Bien que les « baux à lever soie » et l’élève du ver se fussent multipliés parallèlement, les besoins de la France continuaient à dépasser sa production, soit en filés, soit en étoiles. A ceux qui le déploraient, sous Richelieu, et qui demandaient à l’Etat d’entraver ces arrivages par clos droits prohibitifs, les « marchands-merciers » de Paris, principaux importateurs, ripostaient : « Il faut considérer la Providence de Dieu qui veut que tout le monde vive et que nous ne nous pussions passer les uns des autres. » Ces commerçans alléguaient que nous n’étions pas capables de rivaliser avec les Italiens, qu’une expérience venait d’être tentée par le feu roi, « qui avait fait venir les ouvriers d’Italie en France, où nous n’avions pu obtenir d’eux rien d’égal à ce qu’ils faisaient dans leur pays. » Les efforts de nos compatriotes donnaient toutefois à ce découragement un sérieux démenti.
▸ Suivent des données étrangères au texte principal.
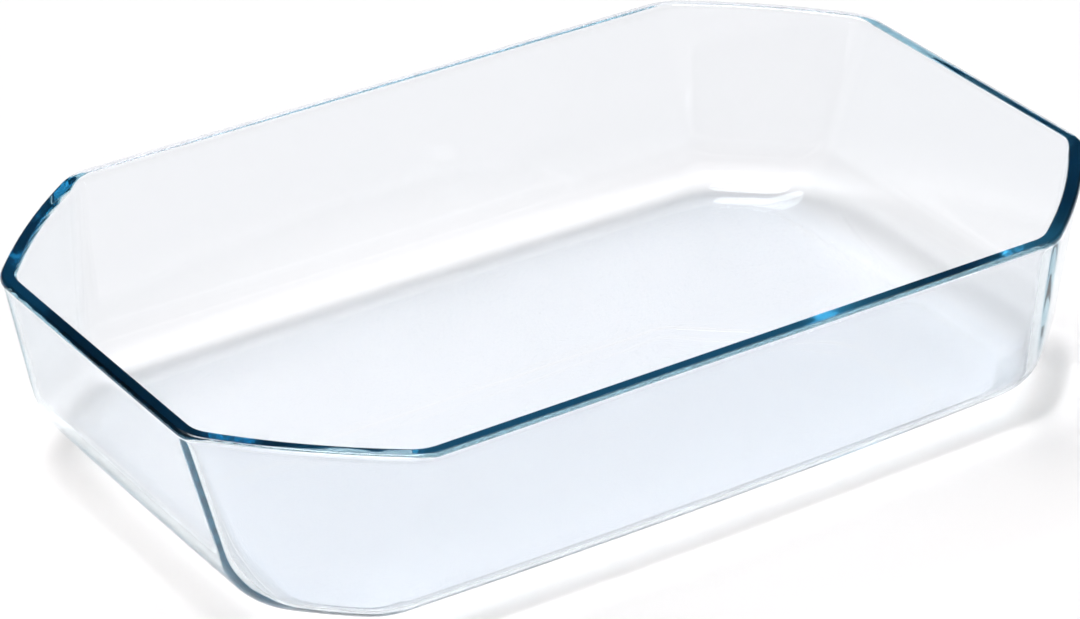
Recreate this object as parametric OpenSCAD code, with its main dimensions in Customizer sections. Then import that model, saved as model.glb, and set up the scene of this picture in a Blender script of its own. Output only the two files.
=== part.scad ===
// Oblong glass baking dish with cut corners, pressed in one piece.
// The long side runs along X, the table is z = 0 and the origin is the middle of the foot.

/* [Rim] */
// Overall length over the rim
rim_length = 330; // [290:1:370]
// Overall width over the rim
rim_width = 208; // [185:1:235]
// Height from the table to the top of the rim
height = 68; // [56:1:84]
// How far each cut corner runs along the length, at the rim
rim_cut_length = 51; // [40:1:60]
// How far each cut corner runs along the width, at the rim
rim_cut_width = 48; // [38:1:58]
// How far the middle of each cut corner bulges outwards, at the rim
rim_cut_bulge = 2.5; // [0.5:0.1:5]
// Radius on the outer and the inner edge of the flat rim
rim_edge_radius = 1.4; // [1:0.1:1.7]
// How far the rim stands out from the wall below it
rim_swell = 0.4; // [0.2:0.1:0.8]

/* [Foot] */
// Length between the end walls where they would meet the table without a rounded foot
foot_length = 299; // [270:1:320]
// Width between the side walls where they would meet the table without a rounded foot
foot_width = 177; // [160:1:195]
// How far each cut corner runs along the length, at the table
foot_cut_length = 28; // [20:1:38]
// How far each cut corner runs along the width, at the table
foot_cut_width = 26; // [20:1:36]
// How far the middle of each cut corner bulges outwards, at the table
foot_cut_bulge = 0.8; // [0.2:0.1:3]
// How far the middle of each long side bulges outwards, at the table
foot_side_bulge = 2.4; // [0:0.1:4]
// How far the middle of each end bulges outwards, at the table
foot_end_bulge = 0.6; // [0:0.1:3]
// Outer radius that turns the end walls into the foot
foot_end_radius = 29; // [18:1:36]
// Outer radius that turns the side walls into the foot
foot_side_radius = 22; // [14:1:30]
// Outer radius that turns the cut corners into the foot
foot_cut_radius = 22; // [14:1:30]
// Inner radius that turns the end walls into the floor
floor_end_radius = 24; // [14:1:30]
// Inner radius that turns the side walls into the floor
floor_side_radius = 12; // [8:1:24]
// Inner radius that turns the cut corners into the floor
floor_cut_radius = 12; // [8:1:24]
// Depth trimmed off the foot to leave one flat standing face
foot_trim = 0.2; // [0.1:0.05:0.6]

/* [Glass] */
// Thickness of the wall, square to its face
wall = 4.6; // [3.6:0.1:6]
// Thickness of the floor
base_thickness = 5; // [4:0.1:7]
// Outer radius of the eight upright corners
corner_radius = 15; // [10:0.5:18]
// Inner radius of the eight upright corners
corner_inner_radius = 10; // [6:0.5:14]

/* [Hidden] */

// The form is drawn with its foot at z = 0 before the trim, then lowered by the depth trimmed off.
edge_height = height + foot_trim - rim_edge_radius;
edge_inset = rim_edge_radius - rim_swell;
straight_height = edge_height - rim_edge_radius;
trim_overrun = wall;
glass_colour = [0.82, 0.91, 0.94];

// How many flats a curve gets
side_steps = 6;
end_steps = 4;
cut_steps = 8;
corner_steps = 6;
edge_steps = 8;
foot_steps = 10;
wall_steps = 3;

// The most of a side that one rounded corner may take
corner_share = 0.42;

// How much tighter, in walls and floors, an inner radius may be than the outer one round it
turn_share = 1.3;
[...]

Dans le centre, Tours, dont les compagnons travaillaient à cette époque nombreux et habiles, vendait aux Espagnols — ces rois de la mode sous Olivarès — les pannes magnifiques où les hidalgos de marque taillaient leurs manteaux. Au sud-est, les territoires baignés par le Rhône et conglomérés un moment, par les bizarreries féodales, en une nation factice : le royaume d’Arles, se constituaient en un « royaume de la soie », avec Lyon pour capitale. Création artificielle aussi, née du génie des habitans.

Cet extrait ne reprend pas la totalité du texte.